■ Extracted data ■
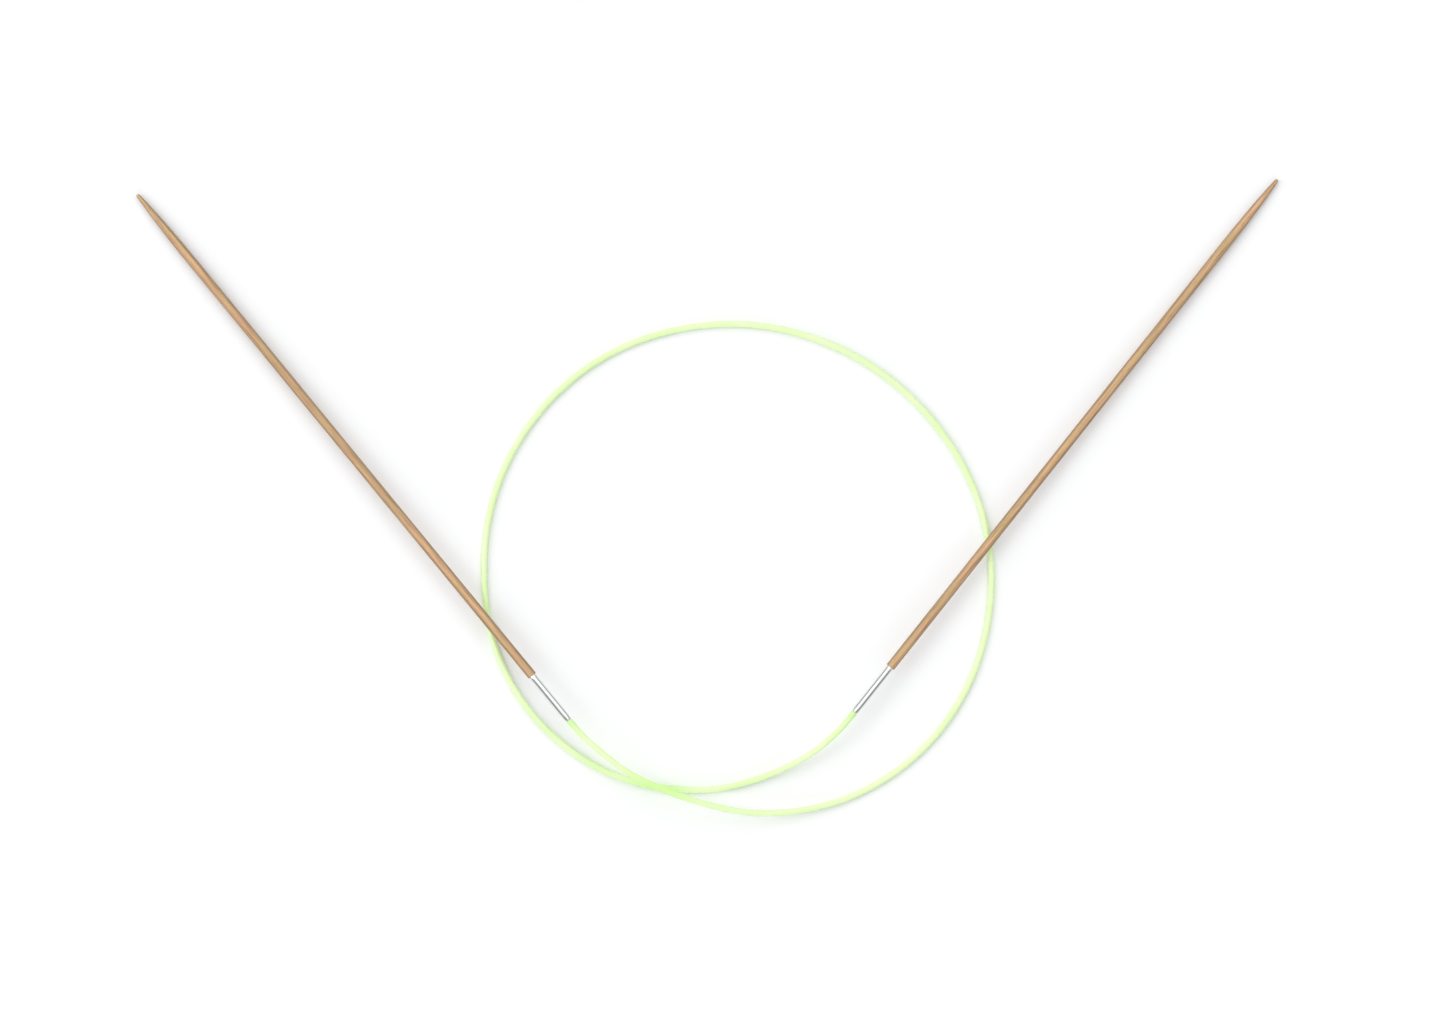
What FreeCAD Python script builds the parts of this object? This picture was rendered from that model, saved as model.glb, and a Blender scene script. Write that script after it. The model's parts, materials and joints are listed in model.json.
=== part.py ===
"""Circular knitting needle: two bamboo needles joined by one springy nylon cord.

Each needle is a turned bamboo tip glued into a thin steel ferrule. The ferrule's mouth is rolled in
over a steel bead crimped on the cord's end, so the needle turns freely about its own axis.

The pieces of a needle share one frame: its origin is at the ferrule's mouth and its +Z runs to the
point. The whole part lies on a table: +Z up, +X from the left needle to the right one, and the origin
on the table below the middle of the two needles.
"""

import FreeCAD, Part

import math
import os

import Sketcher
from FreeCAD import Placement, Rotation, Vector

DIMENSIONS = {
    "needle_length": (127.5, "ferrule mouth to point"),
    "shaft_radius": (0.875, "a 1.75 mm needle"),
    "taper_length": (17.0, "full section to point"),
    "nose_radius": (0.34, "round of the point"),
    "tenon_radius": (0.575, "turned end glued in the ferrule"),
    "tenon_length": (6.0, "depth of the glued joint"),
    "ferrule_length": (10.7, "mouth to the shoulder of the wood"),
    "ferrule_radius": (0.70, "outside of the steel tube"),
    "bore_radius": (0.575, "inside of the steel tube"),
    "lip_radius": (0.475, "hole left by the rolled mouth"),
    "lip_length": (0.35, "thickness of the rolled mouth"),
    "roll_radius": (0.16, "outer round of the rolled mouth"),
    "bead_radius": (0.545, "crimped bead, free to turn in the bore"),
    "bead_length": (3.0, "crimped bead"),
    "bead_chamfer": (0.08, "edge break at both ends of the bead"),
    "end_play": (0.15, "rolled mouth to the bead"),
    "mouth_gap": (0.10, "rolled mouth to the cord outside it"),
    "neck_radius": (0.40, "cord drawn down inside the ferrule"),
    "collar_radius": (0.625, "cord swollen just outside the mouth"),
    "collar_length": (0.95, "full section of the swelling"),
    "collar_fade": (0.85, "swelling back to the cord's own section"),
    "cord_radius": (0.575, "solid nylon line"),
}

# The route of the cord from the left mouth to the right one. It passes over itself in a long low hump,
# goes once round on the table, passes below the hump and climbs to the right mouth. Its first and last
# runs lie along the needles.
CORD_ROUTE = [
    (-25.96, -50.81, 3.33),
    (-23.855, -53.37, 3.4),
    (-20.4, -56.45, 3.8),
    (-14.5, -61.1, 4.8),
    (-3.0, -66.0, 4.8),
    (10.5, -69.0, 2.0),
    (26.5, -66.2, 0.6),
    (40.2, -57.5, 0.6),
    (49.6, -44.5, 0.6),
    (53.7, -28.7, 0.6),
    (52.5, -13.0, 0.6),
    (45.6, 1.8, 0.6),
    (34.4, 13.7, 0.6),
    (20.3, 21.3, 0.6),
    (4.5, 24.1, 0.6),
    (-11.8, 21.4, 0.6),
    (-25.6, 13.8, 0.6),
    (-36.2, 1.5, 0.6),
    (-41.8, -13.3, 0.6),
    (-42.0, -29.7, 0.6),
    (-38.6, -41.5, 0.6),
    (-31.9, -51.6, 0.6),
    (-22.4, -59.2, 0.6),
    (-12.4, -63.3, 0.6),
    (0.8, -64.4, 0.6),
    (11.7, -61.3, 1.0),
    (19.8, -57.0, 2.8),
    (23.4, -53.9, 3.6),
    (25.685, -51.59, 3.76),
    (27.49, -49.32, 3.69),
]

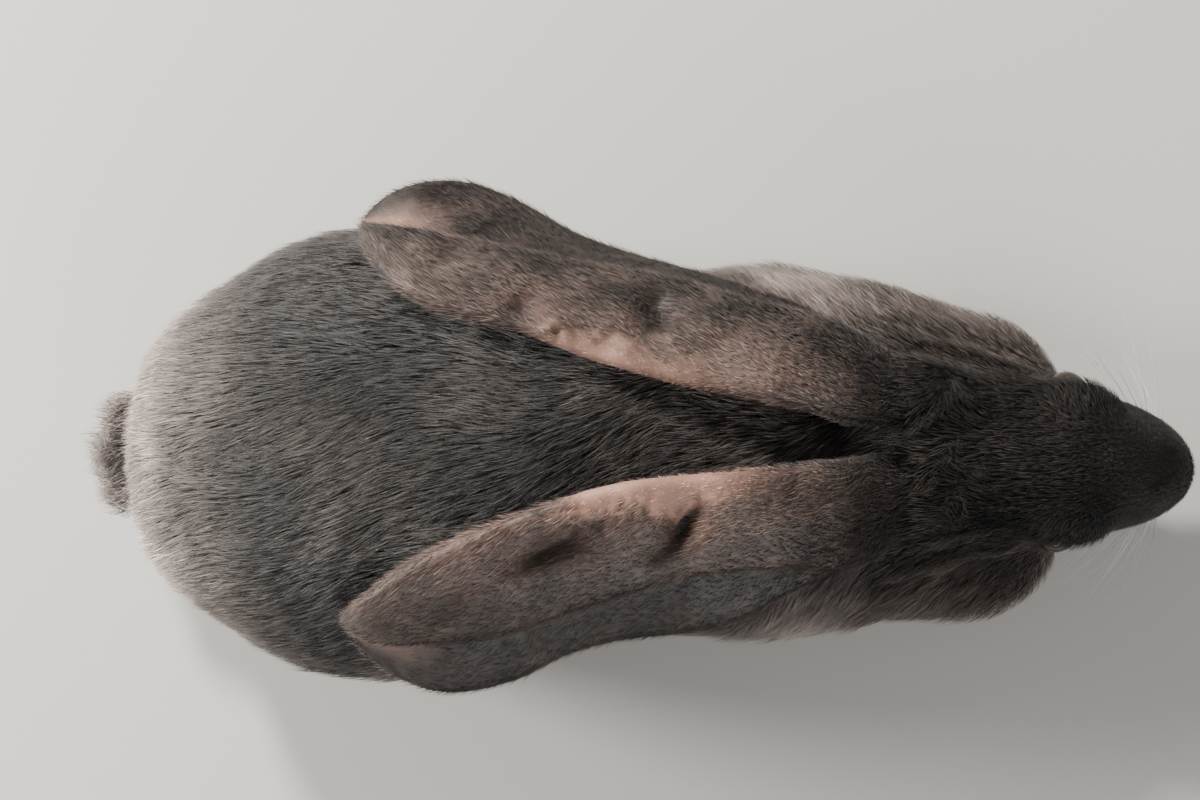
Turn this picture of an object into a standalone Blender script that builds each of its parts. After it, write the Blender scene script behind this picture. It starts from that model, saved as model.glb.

* * *

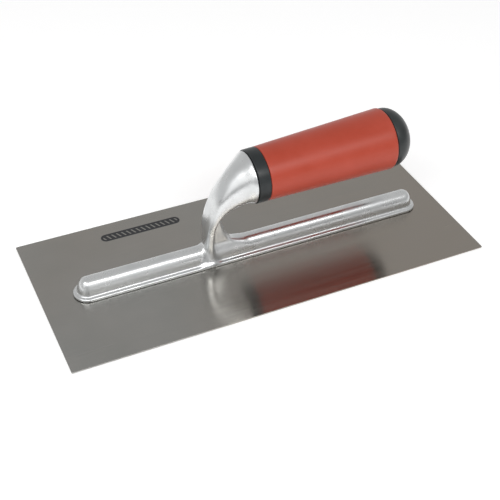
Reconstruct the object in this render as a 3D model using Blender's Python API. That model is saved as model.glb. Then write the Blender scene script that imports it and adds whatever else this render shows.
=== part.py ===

* * *

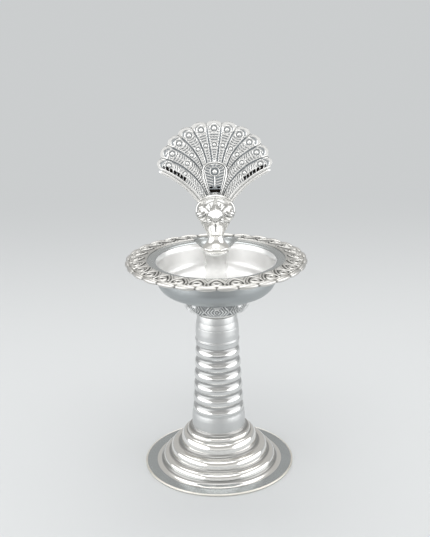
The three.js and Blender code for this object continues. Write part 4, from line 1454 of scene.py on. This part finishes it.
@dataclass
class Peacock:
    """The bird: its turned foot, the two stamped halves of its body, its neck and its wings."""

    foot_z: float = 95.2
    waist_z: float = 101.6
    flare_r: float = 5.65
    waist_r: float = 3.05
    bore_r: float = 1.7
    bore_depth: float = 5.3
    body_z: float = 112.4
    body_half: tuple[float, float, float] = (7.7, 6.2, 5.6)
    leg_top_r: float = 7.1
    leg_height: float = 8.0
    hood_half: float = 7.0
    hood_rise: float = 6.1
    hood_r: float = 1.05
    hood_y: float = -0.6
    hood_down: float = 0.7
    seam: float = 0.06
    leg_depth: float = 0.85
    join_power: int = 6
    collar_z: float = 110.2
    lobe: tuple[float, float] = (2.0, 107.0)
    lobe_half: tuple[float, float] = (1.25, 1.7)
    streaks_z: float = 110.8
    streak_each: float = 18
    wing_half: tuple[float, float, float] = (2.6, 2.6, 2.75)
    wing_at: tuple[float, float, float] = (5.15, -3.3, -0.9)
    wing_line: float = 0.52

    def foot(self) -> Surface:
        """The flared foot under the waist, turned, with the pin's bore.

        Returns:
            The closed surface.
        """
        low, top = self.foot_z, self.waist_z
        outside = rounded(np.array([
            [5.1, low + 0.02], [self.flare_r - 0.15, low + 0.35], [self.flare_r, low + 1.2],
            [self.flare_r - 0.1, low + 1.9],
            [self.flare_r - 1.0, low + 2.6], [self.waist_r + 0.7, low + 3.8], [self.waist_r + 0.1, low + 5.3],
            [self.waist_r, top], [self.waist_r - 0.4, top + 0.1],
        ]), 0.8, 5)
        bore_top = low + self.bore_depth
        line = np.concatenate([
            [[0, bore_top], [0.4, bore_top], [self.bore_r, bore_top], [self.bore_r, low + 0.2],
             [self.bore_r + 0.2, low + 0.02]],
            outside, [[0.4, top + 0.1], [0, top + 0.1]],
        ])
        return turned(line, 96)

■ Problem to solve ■
In the listing above, how many lines include the word "script"? Answer with the number and nothing more.

■ Full output ■
3